Stirling Castle: it goes without saying that a visit to Edinburgh is not complete without a visit to Edinburgh Castle which is superb, but the other major historic site in Scotland would have to be Stirling Castle. Set high on a hill at the top of Stirling’s Old Town, this huge fortress dominates the landscape for miles around. The castle was first mentioned around 1110, and the present day castle is a mix of buildings dating variously from the 14th through to the 19th centuries. A potent symbol of Scottish independence, Stirling changed hands between the Scots and the English many times over the years and was an important seat of Scottish monarchs. Mary Queen of Scots was crowned here in 1543. Today visitors can tour the the Renaissance Palace and Royal Apartments, the Great Hall, the vast kitchens, and much more. The Castle is also home to the Regimental Museum of the Argyll & Southern Highlanders.

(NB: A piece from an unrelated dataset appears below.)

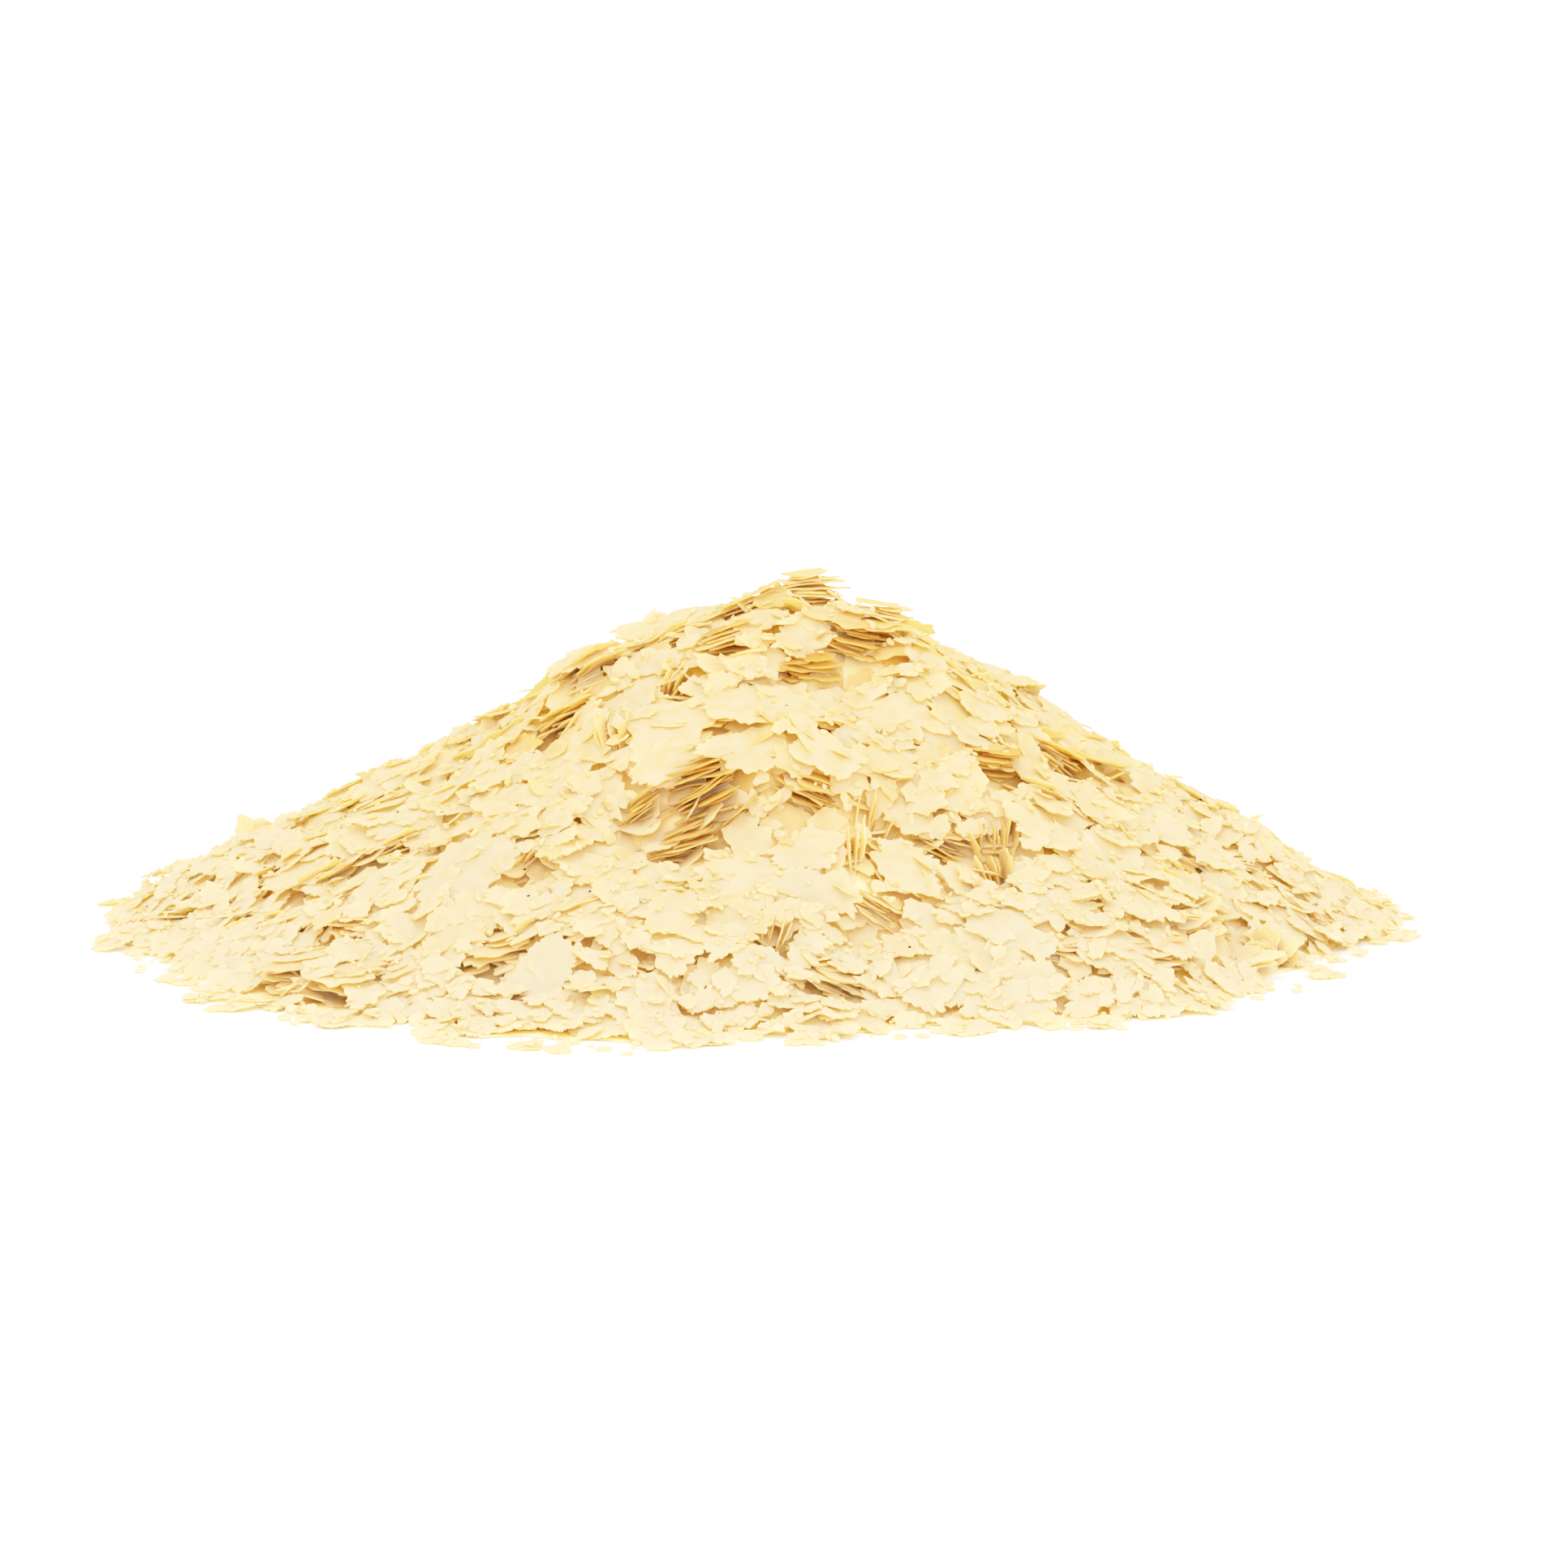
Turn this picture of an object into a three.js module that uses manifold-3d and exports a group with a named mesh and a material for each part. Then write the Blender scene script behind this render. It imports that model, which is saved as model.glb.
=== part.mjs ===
// A heap of potato flakes: mashed potato dried on a drum into a thin brittle sheet, broken into flakes
// and poured on a table. Millimetres, +Z up, the table at z = 0, the front of the heap towards -Y.
// The heap is one solid: a smaller core with the flakes that show fused to it.
import * as THREE from "three";
import { mergeVertices } from "three/addons/utils/BufferGeometryUtils.js";
import Module from "manifold-3d";

// ---- Driving dimensions ----
const HEAP_RADIUS = 56.5; // middle of the foot to its edge
const HEAP_HEIGHT = 29; // table to the top of the heap, below the flakes that stand proud
const PEAK_SHIFT = { x: 4, y: 1.5 }; // the peak stands right of and behind the middle of the foot
const PEAK_ROUNDING = 0.2; // share of the radius over which the peak is rounded
const SLOPE_SAG = 0.13; // how far the slope hangs in below a straight cone, as a share of the height
const FLAKE_THICKNESS = 0.25; // the dried sheet
const CORE_REACH = 0.94; // the core's edge, as a share of the foot's radius
const CORE_INSET = 0.6; // how far the core lies under the heap's surface
const FOOT_THICKNESS = 0.4; // the core at its edge
const TABLE_DEPTH = 4; // how far the uncut core reaches below the table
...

Eilean Donan Castle is surely one of Scotland’s most photographed castles. Situated on an island in Loch Duich in the Kintail area in the north west of Scotland and connected to the mainland by a footbridge, there has been a fortified structure on this site since the early 13th century. The castle was destroyed by anti-Jacobite troops in 1719 and lay abandoned for around 200 years, before being rebuilt by the Clan Chief of the Clan MacRae in the early 20th century. Today it is a fascinating site to visit, not least because of its beautiful setting in the heart of the West Highlands.